The Obama administration has tried for several years to bring the two governments together in tripartite talks. Although there has been some progress, with an increase in cross-border trade and pledges of further cooperation, both sides remain mutually suspicious and occasionally hostile.

Afghanistan has accused the Pakistani military of firing across the border in the rugged mountain region where militants operate on both sides, and it alleged that Pakistan aided insurgents who killed 13 Afghan soldiers this month in Konar province.

Pakistan accuses Afghanistan and the U.S. military of failing to pursue members of the Pakistani Taliban, a separate group that it says has sanctuaries on the Afghan side.

A Pakistani agreement to host a meeting between top religious leaders from both countries remains unfulfilled. Pakistan holds a number of top Taliban leaders in detention and agreed, in earlier U.S.-sponsored talks, to release them to Afghanistan’s High Peace Council so they could participate in peace talks. Although some were released late last year, U.S. and Afghan officials said they were not placed in official Afghan hands but were simply let go. Those Taliban members at the top of the Afghan list remain in Pakistani custody.
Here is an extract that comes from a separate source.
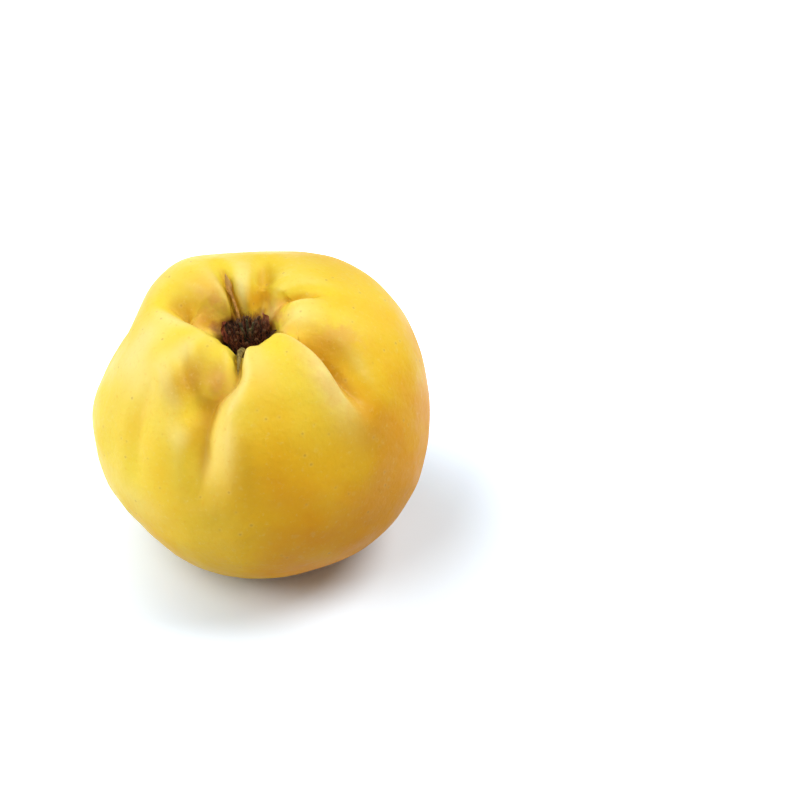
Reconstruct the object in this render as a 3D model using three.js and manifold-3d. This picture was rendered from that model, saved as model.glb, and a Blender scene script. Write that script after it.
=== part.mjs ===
// A ripe quince, as picked, resting on its stem end, with the dried calyx still in its basin.
//
// Millimetres, +Z up, the flat spot on z = 0 and the middle of the outline over the origin.
// The fruit is shaped about an axis of its own, from the stem cavity (z = -) to the calyx (z = +),
// and that axis leans a little to the front (-Y) and to the left (-X). Azimuths are degrees about
// it, 0 to the right and 270 to the front. A place on the skin is its azimuth and its distance
// along the skin from the middle of the calyx floor.

import * as THREE from 'three';
import { mergeVertices } from 'three/addons/utils/BufferGeometryUtils.js';
import { ParametricGeometry } from 'three/addons/geometries/ParametricGeometry.js';
import Module from 'manifold-3d';

// ---------------------------------------------------------------- the fruit's dimensions

// mean section, distance from the axis and height, from the calyx floor round to the stem cavity
const SECTION = [
  [0, 28.0], [4.6, 28.2], [6.9, 30.4], [8.2, 34.0], [10.0, 37.2], [13.0, 39.1], [18.5, 38.6],
  [27.0, 34.2], [36.5, 23.0], [42.8, 8.5], [44.4, -6.0], [40.6, -19.5], [32.0, -30.2],
  [21.0, -37.0], [12.5, -39.0], [6.4, -38.0], [2.8, -35.6], [0, -35.0],
];
const TILT_FORWARD = 12;
const TILT_LEFT = 3;
const CENTRE = new THREE.Vector3(-0.56, -0.67, 37.64);   // of the fruit's own axes, over the ground

// Furrows that run out of the calyx basin over the shoulder. 'azimuth' holds at REFERENCE, 'drift'
// is its change per 10 mm, and 'swing' a further turn made between the two distances of 'bend'.
// 'reach' is where the furrow starts, is full, begins to fade and ends. 'blunt' rounds its line.
// 'width', 'lip', the height of the raised edge, and 'straight', the share of a plain sloping bank
// in the profile, have two values: for the side of smaller and the side of larger azimuth. So has
// 'pinch': the share of its width that a furrow begins with by the calyx, and where it widens.
const FURROWS = [
  { azimuth: 267, drift: 1.7, swing: -19.5, bend: [24, 38], depth: 5.8, reach: [6, 18, 45, 64], blunt: 0.1,
    width: [5.6, 7.0], lip: [0, 0.6], straight: [0.4, 0.9], pinch: [[0.4, 14, 36], [0.2, 22, 42]] },
  { azimuth: 334, swing: -8, bend: [20, 44], depth: 6.2, reach: [8, 18, 33, 53], blunt: 0.2,
    width: [2.8, 4.8], lip: [1.4, 0], straight: [0.5, 0.4] },
  { azimuth: 28, drift: -12, depth: 4.6, reach: [8, 17, 21, 33], blunt: 0.15,
    width: [2.6, 2.4], lip: [0.6, 0] },
  { azimuth: 76, drift: 3, depth: 4.6, reach: [5, 11, 21, 34], blunt: 0.4,
    width: [4.2, 3.2], lip: [0, 0.5], straight: [0, 0.7] },
  { azimuth: 113, depth: 4.6, reach: [5, 12, 18, 29], blunt: 0.15, width: [1.8, 2.0] },
  { azimuth: 180, swing: -19, bend: [13, 30], depth: 7.2, reach: [7, 17, 21, 33], blunt: 0.15,
    width: [5.6, 2.6], lip: [0.2, 0.5], straight: [0.8, 0], pinch: [[0.85, 8, 20], [0.6, 8, 22]] },
  { azimuth: 220, swing: 23, bend: [22, 38], depth: 3.6, reach: [17, 28, 36, 47], blunt: 1.0,
    width: [3.0, 4.4] },
  { azimuth: 208, drift: 5, depth: 1.6, reach: [30, 40, 48, 70], blunt: 0.3, width: [4.0, 4.0] },
];
const REFERENCE = 24;
const PINCH = [[0.45, 8, 26], [0.45, 8, 26]];
const FLARE = 1.15;                              // a curved bank's fall, the power of its exponent
const BANK_ROUNDING = 0.2;                       // furrow widths, and so are the next four
const LIP_BY_CURVE = 1.7;                        // from the line to the lip, on a curved bank
const LIP_BY_SLOPE = 1.0;                        // and on a plain one
const LIP_WIDTH = 0.7;
const LIP_SPREAD = 2.6;                          // the same on the lip's outer side
const LEAST_RADIUS = 5;                          // nearer the axis than this, a furrow keeps its angle

// broad swellings and hollows: azimuth, distance, half-width in degrees, half-length, height
const SWELLINGS = [
  [246, 28, 14, 8, -1.7],
  [292, 16, 22, 6, -0.7],
  [8, 15, 22, 5, -0.7],
  [133, 34, 22, 9, 3.1],
  [152, 38, 12, 8, 0.9],
  [130, 18, 22, 9, 2.0],
  [80, 26, 18, 10, -0.8],
  [158, 50, 24, 11, -2.6],
  [192, 58, 14, 8, 0.9],
  [5, 58, 22, 13, 1.5],
  [42, 50, 38, 15, 4.0],
  [212, 90, 44, 16, -3.1],
  [282, 103, 48, 13, -2.0],
];
// the stem end is squared to the ground, by lowering it on the side of this azimuth
const LEVELLING = { azimuth: 80, at: 127, halfLength: 13, slope: 0.165 };

const ROWS = 48;
const COLUMNS = 100;
const ROW_POWER = 1.35;                          // brings the rows together near the calyx
const CROWDING = { azimuth: 296, share: 0.35 };  // columns lie this much closer at that azimuth
const FOLLOWING = 50;                            // half-width of the columns that bend with a furrow

// ---------------------------------------------------------------- the dried calyx and the stalk

// Each sepal's middle line as distance from the axis and height. 'foot' is how wide its lower part
// is, as a share of the blade, and 'turned' the degrees that the foot is twisted edge-on.
const SEPALS = [
  { azimuth: 266, halfWidth: 1.2, colour: 0x6b5f2a,
    line: [[4.9, 29.3], [6.2, 31.2], [7.8, 33.8], [9.9, 36.1], [12.4, 36.9], [15.2, 36.0], [17.8, 34.7]] },
  { azimuth: 113, halfWidth: 1.7, foot: 0.4, turned: 80, colour: 0x6e4a20,
    line: [[5.3, 29.7], [6.3, 31.9], [8.2, 34.6], [10.6, 37.0], [12.4, 39.2], [13.9, 40.7]] },
  { azimuth: 182, halfWidth: 2.0, colour: 0x4f1f14,
    line: [[4.6, 29.3], [5.5, 31.4], [5.9, 33.4], [5.7, 35.0], [4.9, 36.2]] },
  { azimuth: 42, halfWidth: 1.9, colour: 0x3c1912,
    line: [[4.6, 29.3], [5.4, 31.2], [5.8, 32.9], [5.8, 34.1], [5.2, 34.9]] },
  { azimuth: 345, halfWidth: 1.4, colour: 0x2c170c,
    line: [[4.7, 29.3], [5.5, 31.0], [6.3, 32.6], [7.1, 33.9], [8.1, 34.6]] },
];
const SEPAL_HALF_THICKNESS = 0.3;
const SEPAL_CUP = 0.5;
const SEPAL_EASING = [0.5, 0.8];                 // shares of the length over which a foot ends
const SEPAL_POINT = [2.4, 0.8];                  // powers of the outline's taper to its tip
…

The border between the two countries has long been disputed, and Afghanistan does not recognize the Durand Line drawn by the British last century. This month, Karzai angrily alleged encroachment when Pakistan constructed a border gate in mountainous territory that he insisted belongs to Afghanistan. Hundreds of Afghan students in the city of Jalalabad, near the frontier, demonstrated and shouted anti-Pakistan slogans.

The Obama administration is juggling its relationships with both governments. Kerry, who interacted with senior Afghan and Pakistani leaders for years as a member of the Senate Foreign Relations Committee, clearly hoped his participation in Wednesday’s talks would break the ice.

“We are going to have a trilateral and try to talk about how we can advance this process in the simplest, most cooperative, most cogent way, so that we wind up with both Pakistan’s and Afghanistan’s interests being satisfied — but, most importantly, with a stable and peaceful Afghanistan,” Kerry told diplomats Tuesday at a NATO meeting here at which the alliance discussed its plans for withdrawal from the country in 2014.

Karzai also used that meeting as an opportunity to invite the participation of Kayani, who maintains tight control over Pakistan’s foreign and defense policies.

Pakistan has only a transitional government at the moment, with elections scheduled for next month. Although there is no foreign minister in place, Kayani was accompanied by Foreign Secretary Jalil Abbas Jilani.